Common colds: the common mistakes - Monocolumn | Monocle

Monocolumn

A daily bulletin of news & opinion

6 December 2012

It’s that time of year in London when more people seem to be ill than healthy. The windows of drugstores are festooned with advertisements trying to make flu look cosy. Headlines on the trashier newspapers scream that more people have norovirus than ever before. There’s a residual smell of Lemsip in most offices and pocket packs of paper tissues have been promoted to prime position next to the checkout in every supermarket. And suddenly the population is divided into two camps: those who deal with illness and those who don’t.

Friends, colleagues and even loved ones I feel I know inside out can floor me with their behaviour when sick, to the point that I question if I ever really knew them at all.
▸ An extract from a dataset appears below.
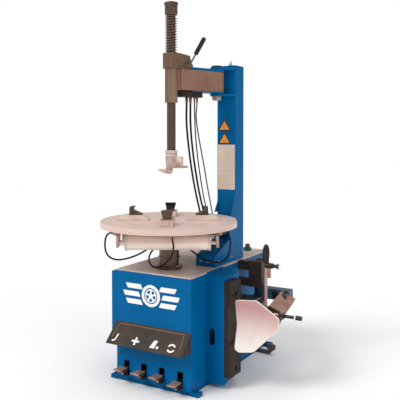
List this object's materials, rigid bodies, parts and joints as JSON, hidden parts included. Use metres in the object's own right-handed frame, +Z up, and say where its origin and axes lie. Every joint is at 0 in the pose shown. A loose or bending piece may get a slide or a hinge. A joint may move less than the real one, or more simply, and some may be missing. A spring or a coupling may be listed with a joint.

There are some very basic codes of conduct that come with being ill and it astonishes me the number of people who seemingly never got the memo.

Let’s start with the basics. If you sneeze or cough, do it behind your hand. If you have to blow your nose (and do always blow rather than sniff, please) then do it away from others, ideally in a bathroom. Wash your hands. Repeatedly. Good old-fashioned soap and warm water kills germs in ways that new fangled antibacterial hand gel could only dream of.

One of the nastier facets of the human condition I’ve witnessed is an attitude that ill people assume whereby they seek to spread their illness out of spite: “I’m ill so I don’t care if other people get ill too.” Consider karma, though. If you delight in surreptitiously spreading your germs I’m pretty sure the harmless cold you start out with will come back as a rather crippling gastroenteritis.

Another rule: don’t talk about your illness. There’s a curious compulsion people have to offload an in depth blow-by-blow account of their deteriorating health. If there’s anything more boring than having a cold it’s hearing the details of someone else’s. As for stomach flu, no one needs to know that it came from both ends or how many times or what it looked like.

The most commonsensical rule of all is this: if you are ill with anything contagious then for heaven’s sake stay at home. We’re blessed with mobile office equipment these days in the shape of smartphones and laptops that mean you can be reached should your company be on the brink of imploding in your absence. Seal your doors, climb into bed and watch back episodes of Homeland. Or, better still, sleep. Nobody will ever like, pity or congratulate a germ-ridden, mucus-dripping martyr.